Molecular orbitals support energy-stabilizing "bonding" nature of Bader's bond paths

Abstract

Our MO-based findings proved a bonding nature of each density bridge (DB, or a bond path with an associated critical point, CP) on a Bader molecular graph. A DB pinpoints universal physical and net energy-lowering processes that might, but do not have to, lead to a chemical bond formation. Physical processes leading to electron density (ED) concentration in internuclear regions of three distinctively different homopolar H,H atom-pairs as well as classical C–C and C–H covalent bonds were found to be exactly the same. Notably, properties of individual MOs are internuclear-region specific as they (i) concentrate, deplete, or do not contribute to ED at a CP and (ii) delocalize electron-pairs through either in- (positive) or out-of-phase (negative) interference.
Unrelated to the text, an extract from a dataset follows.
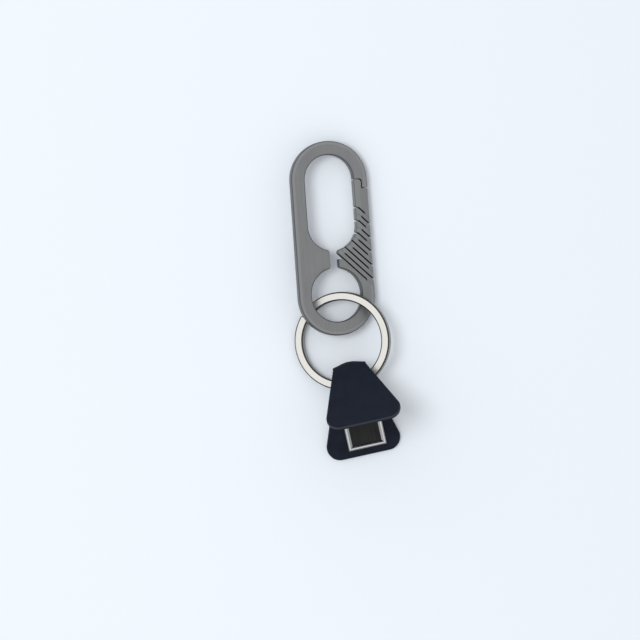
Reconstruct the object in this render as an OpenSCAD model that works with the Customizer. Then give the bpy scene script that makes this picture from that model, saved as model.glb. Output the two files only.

Importantly, dominance of a net ED concentration and positive e–-pairs delocalization made by a number of σ-bonding MOs is a common feature at a CP. This feature was found for the covalently bonded atoms as well as homopolar H,H atom-pairs investigated. The latter refer to a DB-free H,H atom-pair of the bay in the twisted biphenyl (Bph) and DB-linked H,H atom-pairs (i) in cubic Li4H4, where each H atom is involved in three highly repulsive interactions (over +80 kcal/mol), and (ii) in a weak attractive interaction when sterically clashing in the planar Bph.